» Required work: Look below for the line containing "# The bar itself: the"; from there through the line containing "bpy.data.objects.remove(obj)", both lines included, please set down each line exactly and nothing else.

» Data section:
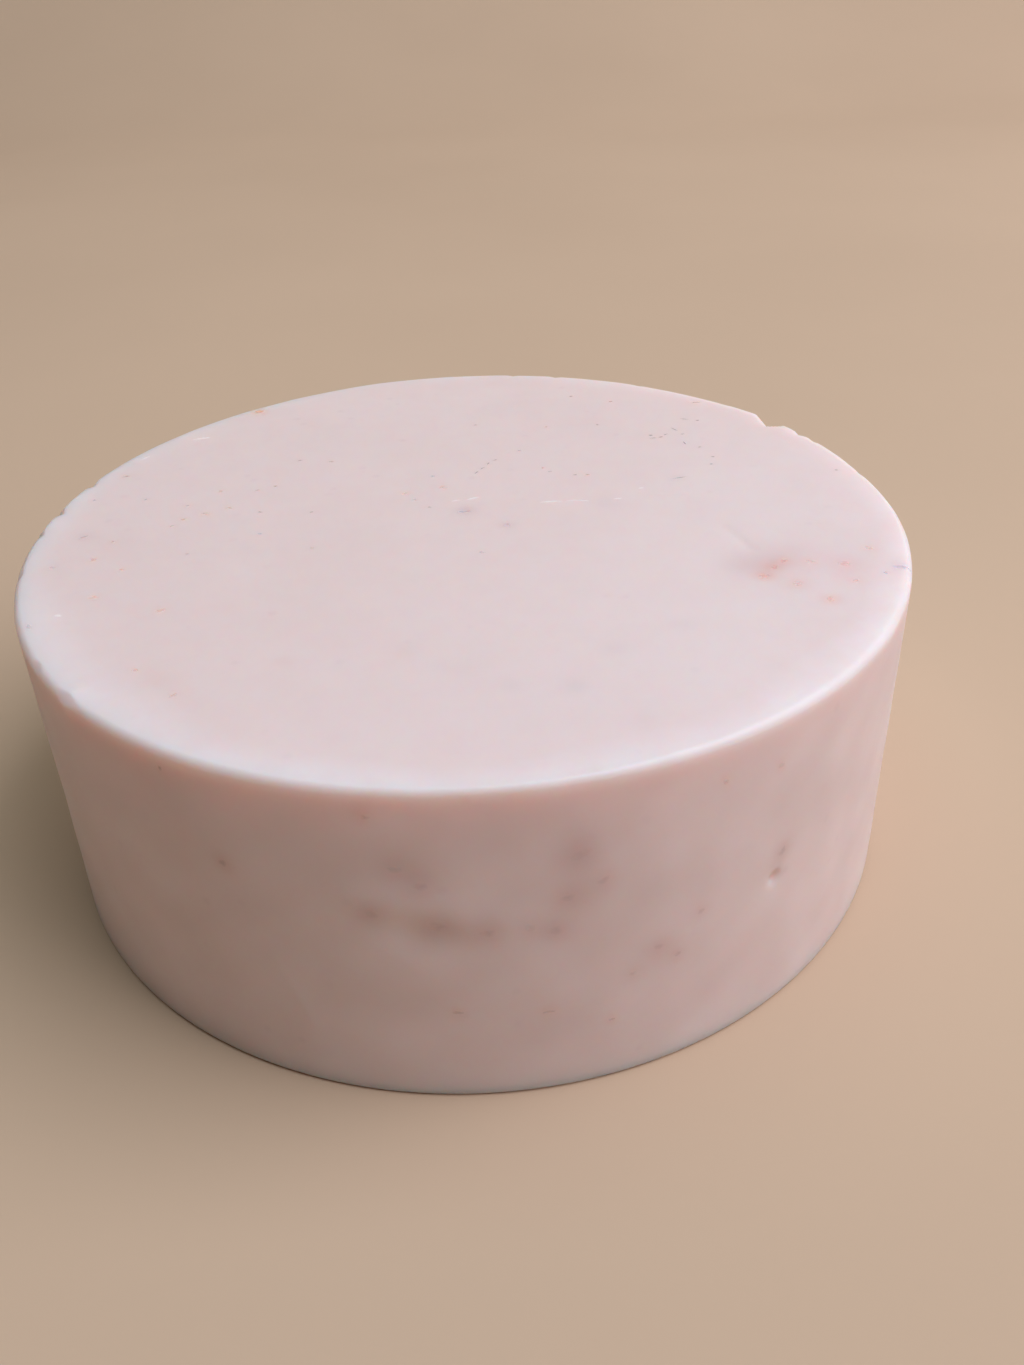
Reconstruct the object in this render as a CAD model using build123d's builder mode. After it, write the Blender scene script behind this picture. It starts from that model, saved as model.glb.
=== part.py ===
from build123d import *
import os
from math import cos, radians, sin

# Shaving soap puck: a short round bar cut from a moulded log of pale pink soap and trimmed by
# hand, with flecks of undissolved colour cast into it. Millimetres, +Z up. The origin is the
# centre of the flat base that the bar stands on.

# The bar
top_radius = 38.0
base_radius = 38.4
height = 28.8
rim_round = 0.6
base_round = 0.45

# How far each kind of fleck reaches into the bar
top_fleck_depth = 0.35
wall_fleck_depth = 0.35
rim_fleck_depth = 0.8

# Nicks that the trimming knife left in the top edge:
# degrees round from +X, width along the edge, depth, and how far the bottom leans sideways
rim_nicks = (
    (30.5, 3.6, 1.3, -0.9),
    (25.0, 1.8, 0.45, 0.4),
    (72.5, 1.4, 0.25, 0.2),
    (80.0, 1.6, 0.30, -0.3),
    (161.5, 2.6, 0.45, 0.6),
    (171.0, 2.4, 0.40, 0.5),
    (177.5, 1.8, 0.30, -0.3),
    (-148.0, 2.2, 0.25, 0.3),
)
nick_clearance = 1.0
nick_run = 5.0

# Flecks on the top face: x, y, length, width, and degrees that the length is turned from +X
orange_fleck = ((-21.6, 29.6, 1.3, 0.8, 35),)
coral_flecks = (
    (-32.6, 13.7, 0.8, 0.35, 10),
    (-21.5, 5.4, 0.7, 0.35, -10),
    (-22.8, 9.2, 0.6, 0.30, -5),
    (-12.8, 14.8, 0.6, 0.30, 5),
    (-25.3, 3.5, 0.6, 0.40, 15),
    (-26.1, 2.2, 0.4, 0.30, 30),
    (-23.5, 4.5, 0.8, 0.35, 0),
    (-30.7, -0.4, 0.4, 0.35, 60),
    (-31.7, -3.6, 0.5, 0.50, 0),
    (-28.9, -5.6, 0.5, 0.40, 80),
    (-30.1, -10.2, 0.9, 0.40, -10),
    (-24.3, -12.9, 0.8, 0.50, 20),
    (-24.5, -21.5, 0.5, 0.40, 0),
    (-21.1, -25.1, 0.6, 0.40, 40),
    (-1.8, 7.6, 0.7, 0.50, 0),
    (-5.4, 6.7, 0.6, 0.40, 25),
    (11.9, 8.6, 0.45, 0.30, 0),
    (10.7, 8.7, 0.4, 0.25, 0),
    (12.4, 29.4, 0.5, 0.30, 15),
    (16.5, 27.3, 0.5, 0.30, 0),
    (25.5, 25.9, 1.1, 0.25, 0),
)
rose_cluster = (
    (23.7, -12.8, 0.9, 0.7, 40),
    (24.9, -11.4, 0.8, 0.5, 50),
    (25.9, -10.4, 0.7, 0.4, 30),
    (26.0, -14.3, 0.8, 0.6, 0),
    (28.0, -10.8, 0.8, 0.4, -10),
    (27.9, -16.9, 0.7, 0.6, 80),
    (30.7, -14.3, 0.6, 0.5, 60),
    (30.6, -11.4, 1.1, 0.7, 0),
    (33.4, -9.0, 0.8, 0.4, -20),
)
mauve_specks = (
    (-34.4, 8.5, 0.4, 0.3, 0),
    (-29.6, 8.1, 0.4, 0.3, 30),
    (-25.4, 6.3, 0.5, 0.3, 10),
    (-19.3, 9.0, 0.5, 0.3, 20),
    (-17.7, 9.7, 0.4, 0.3, 0),
    (-15.9, 15.5, 0.5, 0.3, 15),
    (-18.5, 4.2, 0.5, 0.3, -15),
    (-13.8, 3.6, 0.4, 0.3, 60),
    (-18.0, -0.3, 0.4, 0.3, 0),
    (-23.8, -3.4, 0.4, 0.35, 0),
    (-13.2, -3.5, 0.4, 0.4, 0),
    (-33.6, 0.8, 0.9, 0.3, 40),
    (-34.9, -4.7, 0.6, 0.4, 0),
    (-2.8, 10.2, 0.5, 0.3, 10),
    (-4.5, 5.2, 0.4, 0.35, 0),
    (-3.1, 3.4, 0.4, 0.3, 0),
    (1.7, 22.6, 0.4, 0.3, 20),
    (9.0, 21.1, 0.4, 0.3, 70),
    (5.8, 15.2, 0.4, 0.3, 0),
    (7.8, 10.7, 0.4, 0.25, 0),
    (8.4, 9.8, 0.4, 0.25, 0),
    (3.7, -1.1, 0.7, 0.5, -20),
    (1.3, -6.0, 0.5, 0.4, 0),
    (24.4, 11.3, 0.4, 0.3, 0),
    (23.9, 9.6, 0.4, 0.3, 40),
    (35.2, 6.8, 0.4, 0.3, 0),
    (14.3, 21.0, 0.4, 0.3, 80),
    (23.6, 13.8, 0.4, 0.35, 0),
)
grey_specks = (
    (34.9, -12.5, 1.3, 0.55, -25),
    (33.4, -13.3, 0.5, 0.3, 80),
    (0.0, 2.2, 1.4, 0.6, 5),
    (-34.1, -14.4, 0.7, 0.4, -60),
)
# Short dark threads that the cutting wire drew out: x, y, length, width and turn
dark_threads = (
    (1.4, 10.5, 0.7, 0.14, 60),
    (2.0, 11.4, 0.8, 0.14, 50),
    (2.6, 12.4, 0.7, 0.14, 65),
    (3.3, 13.2, 0.6, 0.14, 30),
    (19.3, 17.4, 0.5, 0.26, 0),
    (19.4, 16.65, 0.8, 0.16, 0),
    (20.2, 16.8, 0.6, 0.20, 15),
    (20.8, 17.4, 0.6, 0.14, 40),
    (21.9, 18.7, 1.0, 0.16, -60),
    (22.5, 17.3, 0.4, 0.16, 0),
    (23.4, 21.3, 0.9, 0.16, -25),
    (24.7, 20.75, 0.4, 0.24, 0),
    (20.6, 6.9, 1.2, 0.16, 15),
    (22.3, 15.0, 0.9, 0.16, -80),
)

# Flecks in the side wall: degrees round from +X, height of the middle, width across, height of
# the fleck, and degrees that it is turned
mauve_wall_flecks = (
    (-80.3, 22.6, 1.6, 0.7, 10),
    (-78.0, 20.0, 0.9, 0.6, 20),
    (-81.7, 19.0, 1.0, 0.6, 0),
    (-83.0, 16.2, 0.9, 0.8, 0),
    (-85.7, 16.8, 0.8, 0.7, 0),
    (-90.0, 16.7, 1.0, 0.8, 10),
    (-95.0, 17.5, 1.4, 0.8, -25),
    (-101.7, 18.4, 1.0, 0.7, 0),
    (-96.5, 21.0, 1.2, 0.6, 0),
    (-99.0, 22.4, 1.1, 0.6, -20),
    (-71.6, 12.4, 0.8, 0.6, 0),
    (-69.2, 11.0, 0.6, 0.5, 0),
    (-66.5, 14.4, 0.7, 0.5, 20),
    (-74.5, 10.4, 0.6, 0.5, 0),
    (-55.1, 16.2, 0.8, 0.7, 80),
    (-117.9, 20.5, 0.7, 0.6, 0),
)
rust_wall_flecks = (
    (-93.7, 9.1, 0.9, 0.4, 0),
    (-76.9, 6.3, 0.7, 0.35, 0),
    (-84.0, 8.4, 1.3, 0.22, 0),
    (-56.8, 24.6, 0.6, 0.5, 0),
    (-64.4, 25.4, 0.4, 0.5, 0),
    (-101.3, 26.6, 0.6, 0.4, 0),
    (-124.0, 27.2, 0.4, 0.4, 0),
)


def outward(around):
    """The level direction that points out of the bar at that many degrees round from +X."""
    return Vector(cos(radians(around)), sin(radians(around)), 0)


def nick_plane(around):
    """A plane across a knife cut in the top edge: X along the edge, Y out of the bar at 45 degrees,
    and Z the way that the cut runs, outwards and down."""
    out = outward(around)
    corner = out * top_radius + Vector(0, 0, height)
    along_edge = Vector(0, 0, 1).cross(out)
    return Plane(origin=corner, x_dir=along_edge, z_dir=out - Vector(0, 0, 1))


def wall_plane(around, up):
    """A plane that touches the side wall at a height, with X level and Z out of the bar."""
    out = outward(around)
    lean = (base_radius - top_radius) / height
    radius_there = base_radius - lean * up
    level = Vector(0, 0, 1).cross(out)
    return Plane(
        origin=out * radius_there + Vector(0, 0, up),
        x_dir=level,
        z_dir=out + Vector(0, 0, lean),
    )


# The bar before anything is cut from it: a very slightly tapered round with its edges eased
with BuildPart() as blank:
    with BuildSketch(Plane.XZ):
        with BuildLine():
            Polyline((0, 0), (base_radius, 0), (top_radius, height), (0, height), close=True)
        make_face()
    revolve(axis=Axis.Z)
    round_edges = blank.edges().filter_by(GeomType.CIRCLE).sort_by(Axis.Z)
    fillet(round_edges[-1], rim_round)
    fillet(blank.edges().filter_by(GeomType.CIRCLE).sort_by(Axis.Z)[0], base_round)


def cast_into_top(flecks, depth):
    """One upright oval plug for each fleck, from above the top face down to its depth, with its
    upper end trimmed to the bar's own surface."""
    with BuildPart() as group:
        with BuildSketch(Plane.XY.offset(height - depth)):
            for x, y, length, width, turn in flecks:
                with Locations((x, y)):
                    Ellipse(length / 2, width / 2, rotation=turn)
        extrude(amount=2 * depth)
        add(blank.part, mode=Mode.INTERSECT)
    return group.part


def cast_into_wall(flecks, depth):
    """One level oval plug for each fleck, with its outer end trimmed to the bar's own surface."""
    with BuildPart() as group:
        for around, up, across, tall, turn in flecks:
            with BuildSketch(wall_plane(around, up)):
                Ellipse(across / 2, tall / 2, rotation=turn)
            extrude(amount=depth, both=True)
        add(blank.part, mode=Mode.INTERSECT)
    return group.part


# Each kind of fleck is one group of separate pieces
fleck_groups = {
    "orange_rim_fleck": cast_into_top(orange_fleck, rim_fleck_depth),
    "coral_flecks": cast_into_top(coral_flecks, top_fleck_depth),
    "rose_cluster_flecks": cast_into_top(rose_cluster, top_fleck_depth),
    "mauve_specks": cast_into_top(mauve_specks, top_fleck_depth),
    "grey_specks": cast_into_top(grey_specks, top_fleck_depth),
    "dark_threads": cast_into_top(dark_threads, top_fleck_depth),
    "mauve_wall_flecks": cast_into_wall(mauve_wall_flecks, wall_fleck_depth),
    "rust_wall_flecks": cast_into_wall(rust_wall_flecks, wall_fleck_depth),
}

# The bar itself: the blank, nicked along its top edge, with a pocket round every fleck
with BuildPart() as soap_body:
    add(blank.part)
    for around, width, depth, lean in rim_nicks:
        with BuildSketch(nick_plane(around)):
            with BuildLine():
                Polyline(
                    (-width / 2, 0),
                    (lean, -depth),
                    (width / 2, 0),
                    (width / 2, nick_clearance),
                    (-width / 2, nick_clearance),
                    close=True,
                )
            make_face()
        extrude(amount=nick_run, both=True, mode=Mode.SUBTRACT)
    for group in fleck_groups.values():
        add(group, mode=Mode.SUBTRACT)

os.makedirs("parts", exist_ok=True)
soap_body.part.label = "soap_body"
export_step(soap_body.part, "parts/soap_body.step")
for name, group in fleck_groups.items():
    group.label = name
    export_step(group, f"parts/{name}.step")
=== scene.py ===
from math import cos, pi, radians, sin

import bpy
import numpy as np
from mathutils import Matrix, Vector


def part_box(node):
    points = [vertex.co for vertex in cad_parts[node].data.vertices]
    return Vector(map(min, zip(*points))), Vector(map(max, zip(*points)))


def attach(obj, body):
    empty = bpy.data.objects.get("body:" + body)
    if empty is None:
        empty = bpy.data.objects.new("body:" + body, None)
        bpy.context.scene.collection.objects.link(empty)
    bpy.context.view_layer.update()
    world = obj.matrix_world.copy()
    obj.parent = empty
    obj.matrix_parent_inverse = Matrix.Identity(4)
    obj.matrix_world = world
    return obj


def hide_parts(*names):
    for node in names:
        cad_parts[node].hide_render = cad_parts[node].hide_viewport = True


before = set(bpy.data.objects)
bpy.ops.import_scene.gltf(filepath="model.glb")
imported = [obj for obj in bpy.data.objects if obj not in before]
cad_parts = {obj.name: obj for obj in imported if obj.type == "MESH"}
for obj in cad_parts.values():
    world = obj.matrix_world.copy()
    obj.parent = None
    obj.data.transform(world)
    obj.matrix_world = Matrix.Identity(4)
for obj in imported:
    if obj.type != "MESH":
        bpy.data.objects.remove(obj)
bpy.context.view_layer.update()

# ---------------------------------------------------------------------------------------------
# Sizes of the bar, in metres
# ---------------------------------------------------------------------------------------------

mm = 0.001
base_radius = 38.4 * mm
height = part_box("soap_body")[1].z
top_radius = base_radius - 0.4 * mm
rim_round = 0.65 * mm
base_round = 0.45 * mm

# Knife nicks in the top edge: degrees round from +X, how deep each one cuts in past the rounded
# rim, and the widths of its flank behind and its flank ahead, in millimetres
rim_nicks = (
    (30.3, 1.45, 1.2, 2.7),
    (25.0, 0.40, 1.1, 0.6),
    (21.4, 0.18, 0.8, 0.8),
    (9.0, 0.12, 0.8, 0.6),
    (57.5, 0.14, 0.6, 0.9),
    (72.5, 0.26, 0.7, 0.8),
    (80.0, 0.30, 0.9, 0.7),
    (161.5, 0.55, 1.7, 0.8),
    (171.0, 0.50, 1.5, 0.8),
    (177.5, 0.35, 1.0, 0.8),
    (188.5, 0.22, 1.2, 1.0),
    (212.0, 0.20, 1.0, 1.0),
    (247.5, 0.15, 0.8, 0.8),
)
# Shallow swellings between the nicks, where the edge was pressed: degrees, half width, height
rim_swells = (
    (36.5, 2.6, 0.22),
    (27.4, 0.9, 0.12),
    (166.5, 2.0, 0.12),
    (174.3, 1.8, 0.12),
    (220.5, 0.9, 0.20),
    (290.0, 1.6, 0.10),
)
# Dents in the top face, or swellings where the depth is below zero: x, y, radius and depth
top_dents = (
    (22.2, -10.2, 2.4, 0.10),
    (26.5, -13.0, 3.0, -0.06),
    (0.0, 2.3, 0.7, 0.06),
    (-5.0, 8.0, 5.0, 0.05),
    (-30.0, -3.0, 6.0, 0.06),
    (-20.0, -7.6, 2.2, -0.03),
    (8.0, -20.0, 9.0, 0.04),
    (14.0, 20.0, 7.0, 0.04),
)
# Dents in the side wall, or swellings: degrees round from +X, height, radius and depth
wall_dents = (
    (-56.0, 13.9, 0.55, 0.32),
    (-56.2, 15.1, 0.45, -0.05),
    (-103.1, 19.8, 1.5, -0.10),
    (-99.6, 19.5, 1.5, -0.12),
    (-96.2, 19.0, 1.4, -0.12),
    (-92.8, 18.3, 1.4, -0.10),
    (-88.5, 17.6, 1.5, -0.07),
    (-98.0, 16.4, 1.4, 0.13),
    (-93.5, 15.8, 1.4, 0.11),
    (-97.8, 22.0, 1.6, 0.09),
    (-86.0, 22.0, 4.5, 0.04),
    (-50.0, 12.0, 6.0, 0.05),
    (-41.0, 4.0, 3.0, 0.04),
    (-127.6, 9.8, 2.6, 0.04),
    (40.0, 15.0, 6.0, 0.06),
    (120.0, 11.0, 7.0, 0.07),
    (200.0, 17.0, 6.0, 0.06),
)
# Where the top is trimmed out of round: degrees round, reach in degrees, and how far it leans out
rim_leans = ((-90.0, 34.0, -0.38), (25.0, 30.0, 0.30))
# Knife drags on the wall, or ridges where the depth is below zero: degrees round and height of
# both ends, half width, and depth
wall_drags = (
    (-113.4, 12.3, -109.7, 6.4, 0.45, -0.05),
    (-114.5, 15.0, -106.5, 12.5, 0.6, 0.03),
)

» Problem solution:
# The bar itself: the blank, nicked along its top edge, with a pocket round every fleck
with BuildPart() as soap_body:
    add(blank.part)
    for around, width, depth, lean in rim_nicks:
        with BuildSketch(nick_plane(around)):
            with BuildLine():
                Polyline(
                    (-width / 2, 0),
                    (lean, -depth),
                    (width / 2, 0),
                    (width / 2, nick_clearance),
                    (-width / 2, nick_clearance),
                    close=True,
                )
            make_face()
        extrude(amount=nick_run, both=True, mode=Mode.SUBTRACT)
    for group in fleck_groups.values():
        add(group, mode=Mode.SUBTRACT)

os.makedirs("parts", exist_ok=True)
soap_body.part.label = "soap_body"
export_step(soap_body.part, "parts/soap_body.step")
for name, group in fleck_groups.items():
    group.label = name
    export_step(group, f"parts/{name}.step")
=== scene.py ===
from math import cos, pi, radians, sin

import bpy
import numpy as np
from mathutils import Matrix, Vector


def part_box(node):
    points = [vertex.co for vertex in cad_parts[node].data.vertices]
    return Vector(map(min, zip(*points))), Vector(map(max, zip(*points)))


def attach(obj, body):
    empty = bpy.data.objects.get("body:" + body)
    if empty is None:
        empty = bpy.data.objects.new("body:" + body, None)
        bpy.context.scene.collection.objects.link(empty)
    bpy.context.view_layer.update()
    world = obj.matrix_world.copy()
    obj.parent = empty
    obj.matrix_parent_inverse = Matrix.Identity(4)
    obj.matrix_world = world
    return obj


def hide_parts(*names):
    for node in names:
        cad_parts[node].hide_render = cad_parts[node].hide_viewport = True


before = set(bpy.data.objects)
bpy.ops.import_scene.gltf(filepath="model.glb")
imported = [obj for obj in bpy.data.objects if obj not in before]
cad_parts = {obj.name: obj for obj in imported if obj.type == "MESH"}
for obj in cad_parts.values():
    world = obj.matrix_world.copy()
    obj.parent = None
    obj.data.transform(world)
    obj.matrix_world = Matrix.Identity(4)
for obj in imported:
    if obj.type != "MESH":
        bpy.data.objects.remove(obj)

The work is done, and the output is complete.